Museveni suspendeu, em 2004, a distribuição gratuita de camisinhas - por motivos de segurança devido à qualidade suspeita -, triplicando o preço do produto. Piorou a situação ao fracassar em promover alternativas, segundo a ativista ugandense Beatrice Were.

- As pessoas estão desesperadas por camisinhas - alertou.

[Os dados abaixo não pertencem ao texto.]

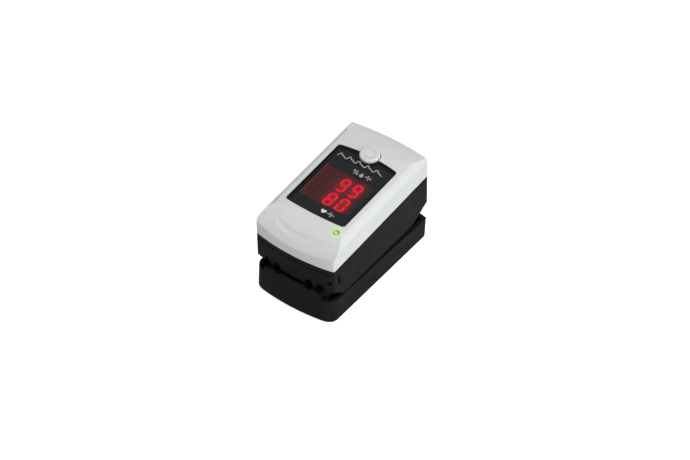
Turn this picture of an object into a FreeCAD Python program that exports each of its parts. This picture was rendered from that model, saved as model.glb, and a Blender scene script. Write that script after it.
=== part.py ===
import FreeCAD, Part
import math
import os
import re
import Sketcher

# Fingertip pulse oximeter, in millimetres. +Z is up and the device rests on the
# plane z = 0. -Y is the tail that is pinched, +Y is the mouth that the finger
# enters, and X runs across. The upper half is drawn level, with z = 0 on the
# seam between its cover and its housing, and is then placed tilted as it rests.

V = FreeCAD.Vector

SIZES = {
    # whole device
    "body_width": 32.0,
    "end_bow": 1.7,
    "upper_length": 54.6,
    "lower_tail_reach": 0.1,
    "lower_mouth_reach": 1.1,
    "seam_height": 27.15,
    "rest_angle": 4.6,
    "part_gap": 0.3,
    # silver cover
    "cover_wall": 1.4,
    "cover_height": 9.2,
    "cover_crown": 0.5,
    "shoulder": 3.0,
    "ramp_start": 15.9,
    "ramp_radius": 17.5,
    "brow_start": 14.8,
    "brow_radius": 46.0,
    "edge_round": 0.85,
    "thumb_ring": 17.8,
    "thumb_width": 2.8,
    "thumb_depth": 0.2,
    "thumb_centre": 8.0,
    # window, button and status light
    "window_width": 23.8,
    "window_tail": 15.9,
    "window_mouth": 14.7,
    "window_bow": 0.9,
    "window_corner": 1.2,
    "window_thickness": 0.8,
    "window_ledge": 1.1,
    "ledge_thickness": 0.9,
    "window_gap": 0.1,
    "button_radius": 3.55,
    "button_place": 15.8,
    "button_rise": 0.95,
    "button_gap": 0.3,
    "button_travel": 0.4,
    "button_skirt": 4.4,
    "light_radius": 1.1,
    "light_inset": 4.8,
    "light_along": 19.2,
    # black upper housing
    "shell_wall": 1.4,
    "deck_top": 1.2,
    "deck_thickness": 1.2,
    "tail_wall_drop": 10.15,
    "skirt_tail_drop": 14.5,
    "skirt_mouth_drop": 16.7,
    "skirt_tail_place": 22.2,
    "skirt_mouth_place": 18.5,
    "mouth_corner_drop": 12.9,
    "arch_shoulder": 3.4,
    "arch_spring": 9.5,
    "arch_top": 4.5,
    "groove_drop": 2.1,
    "groove_height": 0.45,
    "groove_depth": 0.35,
    "eye_radius": 0.9,
    "eye_inset": 1.7,
    "eye_drop": 6.2,
    "eye_slit": 3.4,
    "eye_place": 24.4,
    # hinge across the tail
    "hinge_place": 20.0,
    "hinge_lift": 2.2,
    "pin_radius": 1.0,
    "pin_fit": 0.04,
    "ear_radius": 2.3,
    "ear_thickness": 1.6,
    "ear_gap": 0.2,
    "ear_side_gap": 0.3,
    "wire_radius": 0.4,
    "coil_gap": 0.05,
    "coil_turns": 3.375,
    "leg_reach": 4.6,
    "coil_pitch": 0.95,
    "coil_inner": 4.6,
    # pockets in the two tail walls, with a ribbed side and a bead under it
    "pocket_inner": 5.0,
    "pocket_width": 3.0,
    "pocket_pitch": 4.2,
    "pocket_rise": 2.4,
    "pocket_drop": 0.6,
    "rib_width": 0.8,
    "rib_proud": 0.3,
    "rib_drop": 0.9,
    "bead_radius": 0.5,
    # finger pads
    "pad_side_gap": 0.4,
    "pad_tail": 13.5,
    "pad_mouth": 25.4,
    "pad_gap": 0.4,
    "upper_tunnel_top": 4.3,
    "lower_pad_height": 16.1,
    "lower_tunnel_bottom": 14.9,
    "tip_radius": 8.0,
    "mouth_radius": 11.0,
    "tip_place": 4.0,
    "cradle_radius": 12.0,
    "sensor_place": 1.0,
    "sensor_width": 6.0,
    "sensor_length": 5.0,
    # circuit boards and what they carry
    "board_bottom": 0.9,
    "board_thickness": 1.0,
    "board_side_gap": 1.3,
    "board_tail": 24.0,
    "board_mouth": 24.2,
    "display_width": 19.8,
    "display_tail": 10.2,
    "display_mouth": 6.0,
    "display_gap": 0.1,
    "digit_height": 6.0,
    "digit_width": 3.3,
    "digit_stroke": 0.72,
    "digit_pitch": 5.05,
    "digit_slant": 9.0,
    "digit_depth": 0.25,
    "digit_across": 2.55,
    "row_pitch": 7.9,
    "row_place": 0.75,
    "bar_pitch": 1.55,
    "bar_count": 9,
    "switch_side": 5.0,
    "switch_height": 2.4,
    "plunger_radius": 1.2,
    "plunger_height": 1.0,
    "plunger_seat": 0.6,
    "boss_side_gap": 1.0,
    "screw_along": 21.6,
    "tail_screw_inset": 0.5,
    "tail_screw_step": 3.7,
    "screw_radius": 0.85,
    "screw_head": 1.5,
    "head_height": 0.7,
    "boss_radius": 2.1,
    "boss_foot": 0.4,
    "boss_tail_top": 6.9,
    "boss_mouth_top": 7.9,
    "screw_reach": 4.0,
    # lower housing and frame
    "lower_wall": 1.5,
    "tail_corner": 4.6,
    "tail_round": 2.2,
    "bottom_round": 0.9,
    "tail_wall_height": 13.7,
    "tail_lip_height": 1.8,
    "tail_lip_thickness": 0.5,
    "side_top_tail": 10.2,
    "side_top_mouth": 8.7,
    "tray_wall": 1.1,
    "tray_tail": 23.6,
    "tray_mouth": 26.4,
    "frame_bottom": 12.2,
    "frame_thickness": 1.2,
    "frame_side_gap": 0.6,
    "frame_tail": 25.0,
    "frame_mouth": 27.4,
    "shelf_height": 7.4,
    "shelf_thickness": 1.0,
    # ribbon between the two halves, and the frame's screws
    "ribbon_width": 4.0,
    "ribbon_place": 15.7,
    "ribbon_thickness": 0.2,
    "frame_screw_across": 10.3,
    "frame_screw_along": 23.7,
    # battery door
    "door_floor": 1.3,
    "wing_tail_height": 4.7,
    "wing_mouth_height": 5.3,
    "wing_mouth_place": 14.6,
    "block_place": 17.5,
    "door_gap": 0.2,
    "rail_height": 2.8,
    "rail_thickness": 0.8,
    "grip_count": 5,
    "grip_pitch": 1.8,
    "grip_width": 13.0,
    "grip_depth": 0.4,
    # cells and contacts
    "cell_radius": 5.25,
    "cell_length": 43.6,
    "cell_nub_radius": 1.9,
    "cell_nub_length": 0.9,
    "cell_side_gap": 0.15,
    "cell_tail": 20.3,
    "contact_thickness": 0.35,
    "contact_width": 6.4,
}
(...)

O ministro da Saúde, Mike Makula, no entanto, negou a escassez do produto. Afirmou que o país tem 65 milhões de unidades estocadas e espera outras 80 milhões, a serem entregues:

- É um boato de pessoas que querem destruir a imagem de Uganda - disse ao The Monitor, jornal da capital Kampala. - Eu desafio qualquer um a vir conferir - completou, ressaltando que o país tem camisinhas suficientes até o final do ano, já que o consumo é de cinco milhões de unidades por mês.

Para o diretor do Centro para a Saúde e Igualdade de Gêneros, dos EUA, Jodi Jacobson, a suspensão da distribuição do preservativo abalou a confiança da população no Estado.

- Eles estão sendo arrastados pela direita fundamentalista americana - afirmou Jacobson, destacando que faltam camisinhas há 10 meses.

Segundo o enviado da ONU, o efeito da ''ênfase excessiva na abstinência'' dos EUA é mais impactante em Uganda, de forte tradição religiosa, apesar de reverberar em toda a África, ameaçando sabotar outros programas de combate à doença:

O US Global Aids Coordinator, que administra o PEPFAR, por sua vez, não respondeu às críticas. No entanto, no site do escritório, pode-se ler que ''Uganda é conhecida por seu programa ABC'': abstinência, fé e camisinha (Abstnence, Be faithful, Condom). O Global Aids ressalta que o ''programa dos EUA enfatiza A e B''.